Others, aware of the ruthless oppression of Christians throughout the region, are elated simply to be celebrating their faith openly and without fear in the public sphere.
“What you’re seeing here, that’s our tradition, playing out where we grew up,” said Fadi Talhamy, a 37-year-old father of two, as he shadowed the float, ready to relieve a fellow worshiper. “This feels like belonging. A validation that we’re not foreign, we’re from here: The State of Israel, which we love, and which gives us not only full freedom of worship, but resources to exercise it,” Talhamy said, gesturing at dozens of police officers, who each year close off several traffic arteries for the procession.
Some of the 3,000-odd participants of Sunday’s procession traveled from afar to attend, including from Ramallah and other cities in the Palestinian Authority. Several dozen Catholic youths attending the Scouts movement in the West Bank marched in Haifa, their uniforms bearing the Palestinian flag. They played alongside other Arab Catholic Scouts from Israel, who were flying an Israeli flag and the coat of arms of their church.
High-ranking Church officials, including the Latin Patriarch of Jerusalem, Pierbattista Pizzaballa, were also in attendance, singing psalms and hymns in honor of the Virgin Mary, as they marched ahead of the Madonna.
“To some Israelis, these events may seem self-evident, but to an Arab, this is remarkable,” said Carmeline Ashkar, a Christian Arab from the town of Fasuta in the Galilee, who heads an association promoting the integration of Christians into all areas of Israeli society. “Elsewhere in the region, we need to keep a low profile, know our place, maybe get paraded on Christmas and put back on ice — if we’re at all tolerated,” she added.
Jewish-Christian relations are not without tensions in Israel, where some Jewish extremists harass Christians routinely, and even vandalize their cemeteries.
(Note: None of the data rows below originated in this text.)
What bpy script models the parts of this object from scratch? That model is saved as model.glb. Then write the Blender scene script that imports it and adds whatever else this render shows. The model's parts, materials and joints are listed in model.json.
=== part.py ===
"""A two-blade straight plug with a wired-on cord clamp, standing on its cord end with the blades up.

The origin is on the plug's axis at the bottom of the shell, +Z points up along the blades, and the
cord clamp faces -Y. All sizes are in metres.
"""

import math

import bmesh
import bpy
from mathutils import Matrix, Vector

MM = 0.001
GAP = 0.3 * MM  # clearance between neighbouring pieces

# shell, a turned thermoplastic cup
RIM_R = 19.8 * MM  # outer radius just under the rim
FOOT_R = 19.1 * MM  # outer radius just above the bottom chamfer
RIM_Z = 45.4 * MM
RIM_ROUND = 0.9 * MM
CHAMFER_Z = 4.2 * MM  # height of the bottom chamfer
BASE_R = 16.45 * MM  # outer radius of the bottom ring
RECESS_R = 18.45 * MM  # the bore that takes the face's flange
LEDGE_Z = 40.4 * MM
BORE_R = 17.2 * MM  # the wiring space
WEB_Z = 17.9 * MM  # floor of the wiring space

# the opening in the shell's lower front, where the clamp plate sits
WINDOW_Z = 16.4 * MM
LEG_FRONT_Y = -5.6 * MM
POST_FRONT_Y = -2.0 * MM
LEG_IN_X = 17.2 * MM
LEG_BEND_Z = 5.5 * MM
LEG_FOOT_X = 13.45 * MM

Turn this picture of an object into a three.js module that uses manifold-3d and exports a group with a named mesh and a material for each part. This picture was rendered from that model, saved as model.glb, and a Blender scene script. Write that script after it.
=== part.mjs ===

Still, Israel is one of a handful of Middle Eastern countries with a growing Christian minority, whose numbers increase by approximately one percent each year. By some metrics, their minority of about 200,000 people (or 7% of all Arab Israelis) isn’t just growing — it’s flourishing.
Christian Arabs in Israel in 2021 had a median salary of more than NIS 11,000 ($3,000), a figure almost identical to the national average and 26% percent higher than the salary for Muslims. Part of the reason for the difference could be that, on average, Christian Arabs marry late (30 for men and 26 for women) and have fewer children (2) than both Muslims (2.6) and Jews (2.43), which facilitates advanced studies and a higher income.
Among Christian Arabs, 53% of high school graduates obtained an academic degree, compared to 34% in the general Arab society and 47% of Jews. The relatively egalitarian family structure of Arab Christian families allows for a high percentage of women with an academic degree (72% of Arab Christians with a master’s degree are women, compared to 63% in the general population).
Consecutive mayors have promoted Haifa as a hub and model for interfaith dialogue and coexistence. Christian Arabs constitute about half of the 35,000 Arabs who live in this predominantly Jewish port city of roughly 285,000 residents.
Freedom-of-worship issues lie at the heart and origins of the procession, which began in 1919 when local Christians feared that Ottoman authorities would demolish the Stella Maris Monastery that Crusaders built atop the Carmel some 400 years ago. From Stella Maris, whose official name is the Monastery of Our Lady of Mount Carmel (the “lady” in question being the Virgin Mary), the worshipers smuggled the Madonna to St. Joseph’s for safekeeping.
After locals were assured the Ottomans would not destroy the church, the Madonna was returned in the laborious climb, performed by pedestrian movers whose route determined the path of the present-day procession.
Today, the procession is also a reminder of the oft-overlooked religious significance of this port city, which, from a pilgrimage point of view, sometimes seems to dwell in the shadow of more obvious destinations like Jerusalem and Nazareth.
The event attracts many people with disabilities who believe attending would help them heal, according to Fadua Srougi, a regular participant. Another tradition involves dressing young girls in the iconic Sancta Camisia, the blue headcover that symbolizes the veil that the Virgin Mary supposedly wore when giving birth to Jesus.
The girls wear the outfits for the entire month of May and their parents like to pose with them at the foot of the Madonna in the float.
Albeit not the original whose moving initiated the march, the float Madonna still is the subject of much excitement and many selfies.
To many, it is a portal through which they can touch the history of the Carmelites, one of the oldest orders of Catholic Christianity, whose full name is the Order of the Brothers of the Blessed Virgin Mary of Mount Carmel. In the 803 years of its existence, this influential order has produced a string of saints and notable personalities, from Teresa of Ávila and John of the Cross to the Dutch anti-Nazi objector Titus Brandsma.
For Arab Israelis, the Carmelite traditions resonate also because they are centered on one of Carmel’s best-known residents: the Prophet Elijah, who, according to the Bible, staged some of his most memorable acts on this mountain. The prominence of a biblical figure in the founding theology of a Catholic order is unusual, as most are centered around saints and figures from the Christian Bible.
Watching the procession from the sidelines, Bassam Ghattas pointed out a few details to his two daughters, whom he is raising with his Jewish husband.
“I remember attending this procession since I was as small as they are now,” said Ghattas, gesturing at the children. He added: “We’re not raising the kids as Christians or Jews, but we brought them anyway because they’re Haifans. This is part of who they are.”